LARSEN and McDERMOTT, JJ., files concurring opinions.
I concur in the result reached by the majority in this case but disagree that the delay was "plainly the result of the negligence, inefficiency or overcrowding in the courts of Blair County." To the contrary, most of the delay was caused by the transcript not being filed and the trial judge's resignation. A transcript is necessary in order to dispose of post-verdict motions, which must be disposed of prior to sentencing. The party taking an appeal has an obligation to see that the trial transcript is prepared and filed. As such, appellant had an obligation to follow up on the status of the transcript, including its filing with the court, so that the court could rule on his motions. Appellant, however, did not follow up on the preparation or filing of the transcript for almost three years. Clearly, appellant failed to meet his obligation, and, therefore, the blame lies not with the courts of Blair County but in appellant himself.

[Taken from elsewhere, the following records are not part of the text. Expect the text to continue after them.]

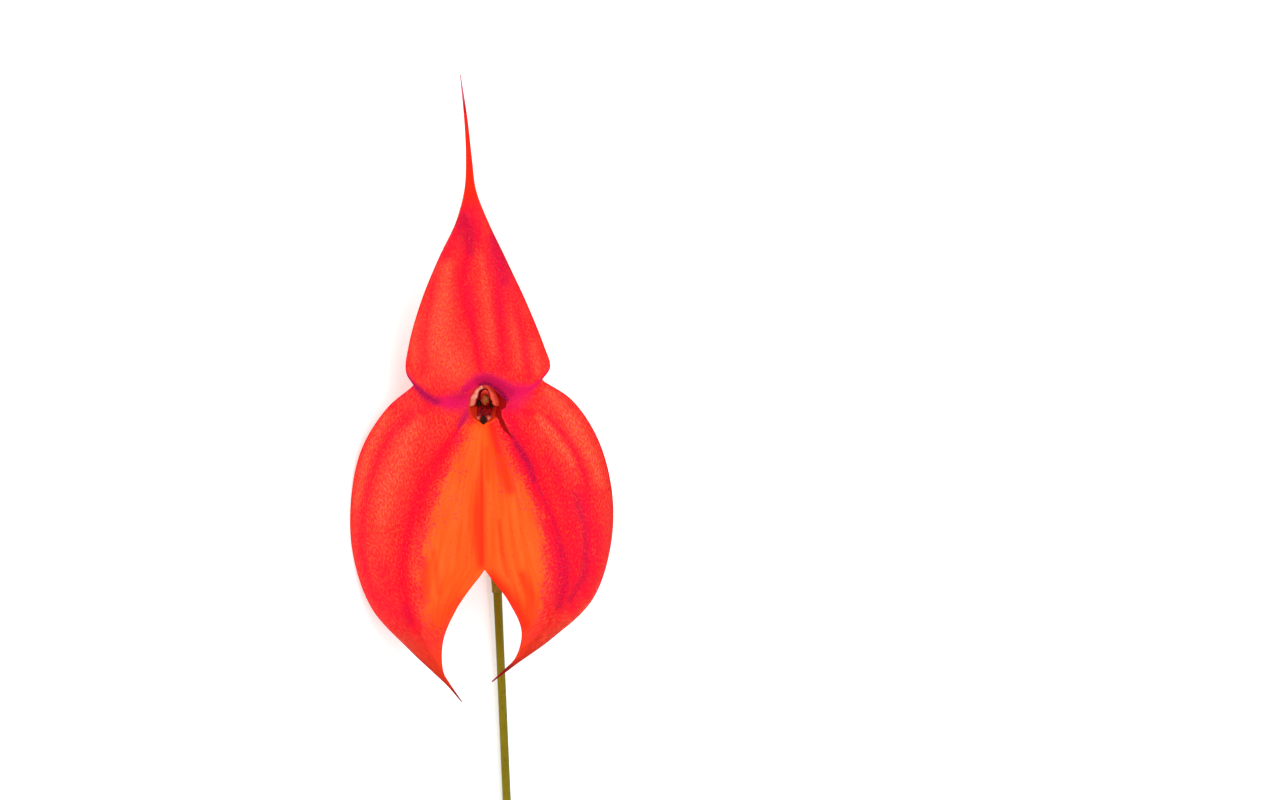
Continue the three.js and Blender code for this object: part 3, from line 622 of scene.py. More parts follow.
# The cup is drawn out of the rim of the throat, ring by ring: (height, size against the throat's rim).
CUP_RINGS = [
    (-1.6, 1.0), (-2.8, 1.0), (-3.8, 1.06), (-5.2, 1.13), (-7.2, 1.2), (-9.4, 1.18), (-11.2, 1.09),
    (-12.8, 0.95), (-14.0, 0.78), (-14.9, 0.6), (-15.5, 0.48), (-15.9, 0.42)]
RINGS_BETWEEN = 2  # steps from one of these rings to the next
RIM_HEIGHT = CUP_RINGS[0][0]
RIM_NEARNESS = 0.004  # of the throat's size
RIM_REACH = 0.1
CUP_RIBS = 6  # over the three nerves and the three seams
CUP_RIB_HEIGHT = 0.045
CUP_RIB_START = (2.2, 5)  # depths over which the ribs rise
CUP_RIB_END = (11, 15)  # and sink again
for vertex in calyx.data.vertices:
    x, y = vertex.co.x / MM / THROAT_HALF_WIDTH, vertex.co.y / MM / THROAT_HALF_HEIGHT
    on_oval = abs(math.hypot(x, y) - 1) < RIM_NEARNESS
    vertex.select = on_oval and vertex.co.z < (RIM_HEIGHT + RIM_REACH) * MM
bpy.ops.object.mode_set(mode="EDIT")
bpy.ops.mesh.select_mode(type="VERT")
cup_profile = through(CUP_RINGS)
height, size = CUP_RINGS[0]
for ring in range(1, (len(CUP_RINGS) - 1) * RINGS_BETWEEN + 1):
    ring_height, ring_size = (float(value) for value in cup_profile(ring / RINGS_BETWEEN))
    bpy.ops.mesh.extrude_region_move(TRANSFORM_OT_translate={"value": (0, 0, (ring_height - height) * MM)})
    ring_scale = ring_size / size
    bpy.ops.transform.resize(value=(ring_scale, ring_scale, 1), center_override=(0, 0, ring_height * MM))
    height, size = ring_height, ring_size
bpy.ops.mesh.merge(type="CENTER")
bpy.ops.mesh.select_all(action="SELECT")
bpy.ops.mesh.normals_make_consistent(inside=False)
bpy.ops.object.mode_set(mode="OBJECT")
for vertex in calyx.data.vertices:
    depth = -vertex.co.z / MM
    rib = CUP_RIB_HEIGHT * (0.5 - 0.5 * math.cos(CUP_RIBS * math.atan2(vertex.co.y, vertex.co.x)))
    swell = 1 + rib * float(smooth(depth, *CUP_RIB_START) * (1 - smooth(depth, *CUP_RIB_END)))
    vertex.co.x *= swell
    vertex.co.y *= swell

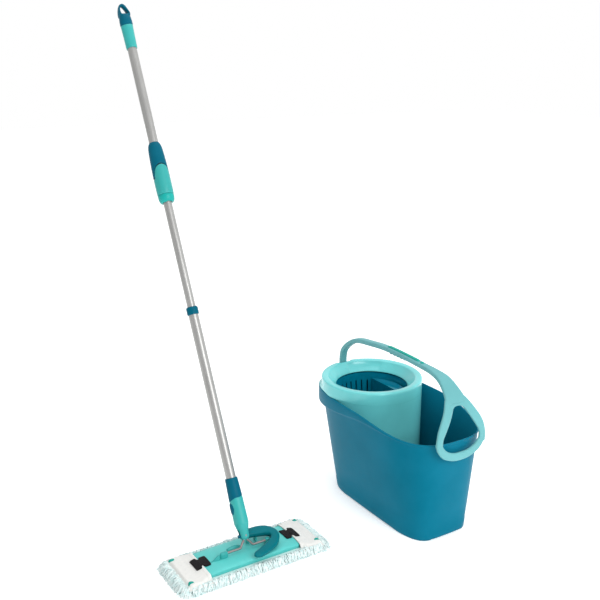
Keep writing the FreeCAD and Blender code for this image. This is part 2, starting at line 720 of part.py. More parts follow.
def make_lever():
    """Crescent hook that swings up off the plate and holds it upright for spinning."""
    outer = smooth_edge([(12, 2), (48, 2), (74, -14), (74, -40), (50, -68), (14, -83), (-12, -79)])
    inner = smooth_edge([(-12, -68), (14, -59), (44, -44), (60, -28), (42, -25), (12, -16)])
    left = Part.LineSegment(Vector(12, -16, 0), Vector(12, 2, 0)).toShape()
    tip = Part.Arc(Vector(-12, -79, 0), Vector(-17.5, -73, 0), Vector(-12, -68, 0)).toShape()
    outline = Part.Face(Part.Wire(Part.__sortEdges__([outer, tip, inner, left])))
    thick = cell("lever_thick")
    crescent = outline.extrude(Vector(0, 0, -thick))
    crescent.Placement = Placement(Vector(0, 20, cell("lever_z") + 7), Rotation(Vector(1, 0, 0), 12))
    pin_y, pin_z = cell("lever_y"), cell("lever_z")
    barrel = Part.makeCylinder(6.5, 16.4, Vector(11.3, pin_y, pin_z), Vector(1, 0, 0))
    ear_room = Part.makeCylinder(6.6, 4.2, Vector(27.7, pin_y, pin_z), Vector(1, 0, 0))
    crescent = crescent.cut(ear_room).cut(Part.makeBox(4.2, 13.2, 20, Vector(27.7, pin_y - 6.6, pin_z - 20)))
    crescent = crescent.cut(Part.makeBox(20, 40, 40, Vector(-8.7, 0, 30)))
    hole = Part.makeCylinder(2 + cell("run_gap"), 40, Vector(0, pin_y, pin_z), Vector(1, 0, 0))
    return crescent.fuse(barrel).cut(hole).removeSplitter()


keep("hook_lever", feature("HookLever", make_lever()), mop_frame)


# ---------------------------------------------------------------- universal joint

def make_wire():
    """Bent steel wire: an axle along X with a raised crank in the middle."""
    half, rise = cell("crank_half"), cell("crank")
    left, right = -62.0, 54.0
    path = rounded_path([
        Vector(left, 0, 0), Vector(-half, 0, 0), Vector(0, 0, rise - 4.5), Vector(half, 0, 0),
        Vector(right, 0, 0)], [4, 3, 4])
    return rod_along(path, cell("wire_radius"))


keep("wire_yoke", feature("WireYoke", make_wire()), yoke_frame)
hub_blank = cylinder("HubBarrel", size.hub_barrel, 8, 0, -4, 0, "y")
hub_ear = cylinder("HubEar", 3.6, 15, -15, 0, 0, "x")
hub_wire = feature("HubWireRoom", make_wire())
hub_wire.Placement = Placement(Vector(0, 0, -cell("crank")), Rotation())
hub_hole = cylinder("HubHole", 2, 20, 0, -10, 0, "y")
keep("yoke_hub", cut("YokeHub", fuse("HubBody", hub_blank, hub_ear), hub_wire, hub_hole), pole_frame)


def make_socket():
    """Click socket: a cone that forks over the yoke hub, with a bore for the spigot."""
    blank = turned("SocketBlank", [
        (0, -9), (7, -9), (10.5, -5), (11.5, 8), (size.socket_radius, 27),
        (size.collar_low_radius, size.socket_top),
        (11, size.socket_top), (11, 41), (0, 41)])
    slot = box("ForkSlot", 60, size.fork_gap, 24, 0, 0, -10)
    pin_hole = cylinder("ForkPinHole", 2, 40, 0, -20, 0, "y")
    window = cylinder("ButtonWindow", size.button_radius + 0.4, 20, -20, 0, size.button_station, "x")
    return cut("ClickSocket", blank, slot, pin_hole, window)


keep("click_socket", make_socket(), pole_frame)
keep("fork_pin", cylinder("ForkPin", size.pin_radius - 1.05, 21, 0, -10.5, 0, "y"), pole_frame)


def make_socket_collar():
    """Upper half of the socket, with the spigot that clicks into the lower half."""
    body = turned("SocketCollarBody", [
        (0, 42), (10.9, 42), (10.9, size.socket_top), (size.collar_low_radius, size.socket_top),
        (size.collar_radius, size.collar_top),
        (size.lower_tube_radius, size.collar_top), (size.lower_tube_radius, size.lower_tube_bottom),
        (9.5, size.lower_tube_bottom), (9.5, 76), (0, 76)])
    pocket = cylinder("ButtonPocket", size.button_radius + 0.4, 11, -12, 0, size.button_station, "x")
    return cut("SocketCollar", body, pocket)


keep("socket_collar", make_socket_collar(), pole_frame)
button_cap = cylinder("ButtonCap", size.button_radius, 6.2, -17.4, 0, size.button_station, "x")
button_stem = cylinder("ButtonStem", size.button_radius - 1.2, 6, -12, 0, size.button_station, "x")
keep("release_button", fuse("ReleaseButton", button_cap, button_stem), pole_frame)


def make_spring():
    """Bowed leaf spring behind the release button."""
    crown, foot, half, thick, wide = -5.5, -1.5, 4.2, 0.4, 4.0
    corners = [Vector(foot, 0, -half), Vector(foot, 0, half), Vector(foot + thick, 0, half),
               Vector(foot + thick, 0, -half)]
    outer = Part.Arc(corners[0], Vector(crown, 0, 0), corners[1]).toShape()
    inner = Part.Arc(corners[2], Vector(crown + thick, 0, 0), corners[3]).toShape()
    ends = [Part.makeLine(corners[1], corners[2]), Part.makeLine(corners[3], corners[0])]
    leaf = Part.Face(Part.Wire([outer, ends[0], inner, ends[1]])).extrude(Vector(0, wide, 0))
    leaf.translate(Vector(0, -wide / 2, cell("button_station")))
    return leaf


keep("button_spring", feature("ButtonSpring", make_spring()), pole_frame)


# ---------------------------------------------------------------- pole, lower half and spin drive

keep("lower_tube", ring("LowerTube", size.lower_tube_radius, size.lower_tube_radius - size.tube_wall,
                        size.lower_tube_bottom, size.lower_tube_top), pole_frame)
tube_bore = size.lower_tube_radius - size.tube_wall
keep("pole_ring", turned("PoleRing", [
    (size.lower_tube_radius, size.ring_bottom), (size.ring_outer, size.ring_bottom + 1.5),
    (size.ring_outer, size.ring_station_top - 2), (size.ring_outer - 1.5, size.ring_station_top),
    (size.mid_tube_radius + 0.35, size.ring_station_top),
    (size.mid_tube_radius + 0.35, size.lower_tube_top + 0.3),
    (size.lower_tube_radius, size.lower_tube_top + 0.3)]), pole_frame)
nut_body = ring("NutBody", tube_bore, 5.3, size.nut_station - size.nut_long / 2,
    size.nut_station + size.nut_long / 2)
dowel_gap = size.strip_thick / 2 + 1.2 + 0.45
nut_holes = []
dowels = []
for side in (-1, 1):
    name = "Front" if side < 0 else "Back"
    nut_holes.append(cylinder(name + "DowelHole", 1.2, 21, -10.5, dowel_gap * side, size.nut_station, "x"))
    dowels.append(cylinder(name + "Dowel", 1.2, 17, -8.5, dowel_gap * side, size.nut_station, "x"))
keep("drive_nut", cut("DriveNut", nut_body, *nut_holes), pole_frame)
keep("nut_dowels", compound("NutDowels", *dowels), pole_frame)
keep("slide_bush", ring("SlideBush", tube_bore - size.run_gap, size.mid_tube_radius + size.run_gap,
                        size.lower_tube_top - 34, size.lower_tube_top - 1), pole_frame)

pin_holes = []
stop_pins = []
pin_reach = size.mid_tube_radius + 0.6
for side in (-1, 1):
    name = "Front" if side < 0 else "Back"
    start = pin_reach - 2.4 if side > 0 else -pin_reach
    pin_holes.append(cylinder(name + "StopHole", 1.2, 6, start - 1.8, 0, size.stop_station, "x"))
    stop_pins.append(cylinder(name + "StopPin", 1.2, 2.4, start, 0, size.stop_station, "x"))
keep("mid_tube", cut("MidTube", ring("MidTubeBlank", size.mid_tube_radius,
    size.mid_tube_radius - size.tube_wall,
                                     size.mid_tube_bottom, size.mid_tube_top), *pin_holes), pole_frame)
keep("strip_plug", turned("StripPlug", [
    (0, size.mid_tube_bottom), (size.mid_tube_radius - size.tube_wall, size.mid_tube_bottom),
    (size.mid_tube_radius - size.tube_wall, size.mid_tube_bottom + 28), (0, size.mid_tube_bottom + 28)]),
    pole_frame)


def make_strip():
    """Twisted flat strip that turns the pole when the handle is pumped through the nut."""
    low, high, lead = cell("strip_bottom"), cell("mid_tube_bottom") - 0.05, cell("strip_lead")
    wide, thick = cell("strip_wide") / 2, cell("strip_thick") / 2
    spine = Part.Wire(Part.LineSegment(Vector(0, 0, low), Vector(0, 0, high)).toShape())
    guide = Part.Wire(Part.makeHelix(lead, high - low, wide))
    start_angle = 360 * (low - cell("nut_station")) / lead
    guide.Placement = Placement(Vector(0, 0, low), Rotation(Vector(0, 0, 1), start_angle))
    corners = [Vector(-wide, -thick, low), Vector(wide, -thick, low), Vector(wide, thick, low),
        Vector(-wide, thick, low)]
    section = Part.makePolygon(corners + [corners[0]])
    section.rotate(Vector(), Vector(0, 0, 1), start_angle)
    sweep = Part.BRepOffsetAPI.MakePipeShell(spine)
    sweep.setAuxiliarySpine(guide, True, 0)
    sweep.add(section)
    sweep.build()
    sweep.makeSolid()
    return sweep.shape()


keep("drive_strip", feature("DriveStrip", make_strip()), pole_frame)
keep("stop_pins", compound("StopPins", *stop_pins), pole_frame)


# ---------------------------------------------------------------- pole, upper half and grip

keep("upper_tube", ring("UpperTube", size.upper_tube_radius, size.upper_tube_radius - size.tube_wall,
                        size.upper_tube_bottom, size.upper_tube_top), pole_frame)
keep("clamp_collet", ring("ClampCollet", 13.6, size.mid_tube_radius + size.run_gap, size.grip_seam - 10,
                          size.upper_tube_bottom - 0.1), pole_frame)
keep("grip_upper_shell", turned("GripUpperShell", [
    (13.6, size.grip_seam), (size.grip_radius, size.grip_seam),
    (size.grip_radius - 0.6, size.grip_seam + 24),
    (16.5, size.grip_top - 26), (14.6, size.grip_top - 8), (12.4, size.grip_top),
    (size.upper_tube_radius, size.grip_top), (size.upper_tube_radius, size.upper_tube_bottom),
    (13.6, size.upper_tube_bottom)]), pole_frame)
keep("grip_lock_sleeve", turned("GripLockSleeve", [
    (10.6, size.end_ring_top), (size.grip_radius - 0.8, size.end_ring_top),
    (size.grip_radius, size.grip_seam - 12),
    (size.grip_radius, size.grip_seam - 0.5), (14.2, size.grip_seam - 0.5), (14.2, size.grip_seam - 20),
    (10.6, size.grip_seam - 20)]), pole_frame)
keep("grip_end_ring", turned("GripEndRing", [
    (10.6, size.grip_bottom), (size.grip_radius - 5, size.grip_bottom),
    (size.grip_radius - 2, size.grip_bottom + 5),
    (size.grip_radius - 0.8, size.end_ring_top), (10.6, size.end_ring_top)]), pole_frame)
keep("top_sleeve", turned("TopSleeve", [
    (size.upper_tube_radius, size.sleeve_bottom), (12.6, size.sleeve_bottom),
    (12.8, size.sleeve_bottom + 12),
    (14.2, size.sleeve_top), (0, size.sleeve_top), (0, size.upper_tube_top),
    (size.upper_tube_radius, size.upper_tube_top)]), pole_frame)


def make_hang_cap():
    """Rounded end cap with a teardrop hanging hole."""
    radius = size.cap_radius
    base = cylinder("CapBase", radius, 14, 0, 0, size.sleeve_top)
    dome = cylinder("CapDome", radius, 17, 0, -8.5, size.cap_top - radius, "y")
    web = box("CapWeb", radius * 2, 17, 24, 0, 0, size.sleeve_top + 13)
    low_hole = cylinder("CapLowHole", 3.6, 40, -3, -20, size.cap_top - 25, "y")
    high_hole = cylinder("CapHighHole", 5.6, 40, 2, -20, size.cap_top - 16, "y")
    return cut("HangCap", fuse("CapBlank", base, dome, web), low_hole, high_hole)


keep("hang_cap", make_hang_cap(), pole_frame)

# ---------------------------------------------------------------- checks and files

doc.recompute()
os.makedirs("parts", exist_ok=True)
failed = [item.Name for item in doc.Objects if "Invalid" in item.State or "Error" in item.State]
if failed:
    raise RuntimeError("objects failed to build: " + ", ".join(failed))
for node, item in sub_parts:
    if item.Shape.isNull() or not item.Shape.isValid():
        raise RuntimeError(node + " has no valid shape")
for node, item in sub_parts:
    item.Shape.exportStep("parts/" + node + ".step")

whole = FreeCAD.BoundBox()
for node, item in sub_parts:
    whole.add(item.Shape.BoundBox)
    print("%-20s %8.1f mm3  %d solids" % (node, item.Shape.Volume, len(item.Shape.Solids)))
print("box x %.1f..%.1f y %.1f..%.1f z %.1f..%.1f" % (
    whole.XMin, whole.XMax, whole.YMin, whole.YMax, whole.ZMin, whole.ZMax))
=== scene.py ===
import json
import math
import random

import bmesh
import bpy
import numpy as np
from mathutils import Matrix, Vector


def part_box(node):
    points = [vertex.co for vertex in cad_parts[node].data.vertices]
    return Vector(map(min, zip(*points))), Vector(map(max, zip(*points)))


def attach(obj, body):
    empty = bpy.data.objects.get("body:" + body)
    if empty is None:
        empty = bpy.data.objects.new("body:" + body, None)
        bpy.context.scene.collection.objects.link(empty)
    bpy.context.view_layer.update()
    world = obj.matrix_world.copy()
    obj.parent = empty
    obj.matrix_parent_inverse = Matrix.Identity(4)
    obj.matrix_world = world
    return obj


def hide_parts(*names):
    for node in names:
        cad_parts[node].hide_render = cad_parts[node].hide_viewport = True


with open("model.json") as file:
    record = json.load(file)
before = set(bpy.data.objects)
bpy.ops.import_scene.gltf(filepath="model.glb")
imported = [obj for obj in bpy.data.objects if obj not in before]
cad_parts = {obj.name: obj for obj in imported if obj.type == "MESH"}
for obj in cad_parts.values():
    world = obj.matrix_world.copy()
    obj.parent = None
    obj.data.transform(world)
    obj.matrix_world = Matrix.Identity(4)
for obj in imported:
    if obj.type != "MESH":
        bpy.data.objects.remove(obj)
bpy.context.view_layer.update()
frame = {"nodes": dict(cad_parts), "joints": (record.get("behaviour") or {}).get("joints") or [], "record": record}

MM = 0.001


# ---------------------------------------------------------------- places worked out from the frame

def joint(name):
    return [item for item in frame["joints"] if item["name"] == name][0]


spin_centre = Vector(joint("basket_spin")["pos_m"])
SPIN_OFFSET = 95.2 * MM
bucket_origin = Vector((spin_centre.x, spin_centre.y - SPIN_OFFSET, 0))
handle_hinge = Vector(joint("handle_swing")["pos_m"])
pad_low, pad_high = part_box("mop_pad")
mop_origin = Vector(((pad_low.x + pad_high.x) / 2, (pad_low.y + pad_high.y) / 2, 0))
pole_foot = Vector(joint("pole_side_swing")["pos_m"])
pole_axis = Vector(joint("pump")["axis"]).normalized()
POLE_LEAN = math.atan2(pole_axis.y, pole_axis.z)
to_pole = Matrix.Translation(pole_foot) @ Matrix.Rotation(-POLE_LEAN, 4, "X")
to_bucket = Matrix.Translation(bucket_origin)
to_mop = Matrix.Translation(mop_origin)


# ---------------------------------------------------------------- node helpers

def new_material(name):
    material = bpy.data.materials.new(name)
    material.use_nodes = True
    nodes = material.node_tree.nodes
    return material, nodes, material.node_tree.links, nodes["Principled BSDF"]


def add_noise(nodes, links, coordinates, scale, detail=4.0, roughness=0.55):
    noise = nodes.new("ShaderNodeTexNoise")
    noise.inputs["Scale"].default_value = scale
    noise.inputs["Detail"].default_value = detail
    noise.inputs["Roughness"].default_value = roughness
    links.new(coordinates, noise.inputs["Vector"])
    return noise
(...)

In addition, I fail to see how the trial judge's resignation resulted from the negligence, inefficiency or overcrowding of the Blair County courts. The resignation did, in fact, delay the proceedings in this case, but it does not follow that the court system in Blair County is to blame. A judge's resignation is a matter of personal choice.
I join the majority but would dissent if an order for a new trial is allowed for alleged conflict of interest among Public Defenders. The Public Defenders are large public service institutions numbering many lawyers. That they would relinquish their dedication and integrity upon such bare assertion of prejudice is not a credible or practical belief. See Dissenting Opinion by Mr. Justice Larsen in Commonwealth v. Westbrook, 484 Pa. 534, 400 A.2d 160 (1979).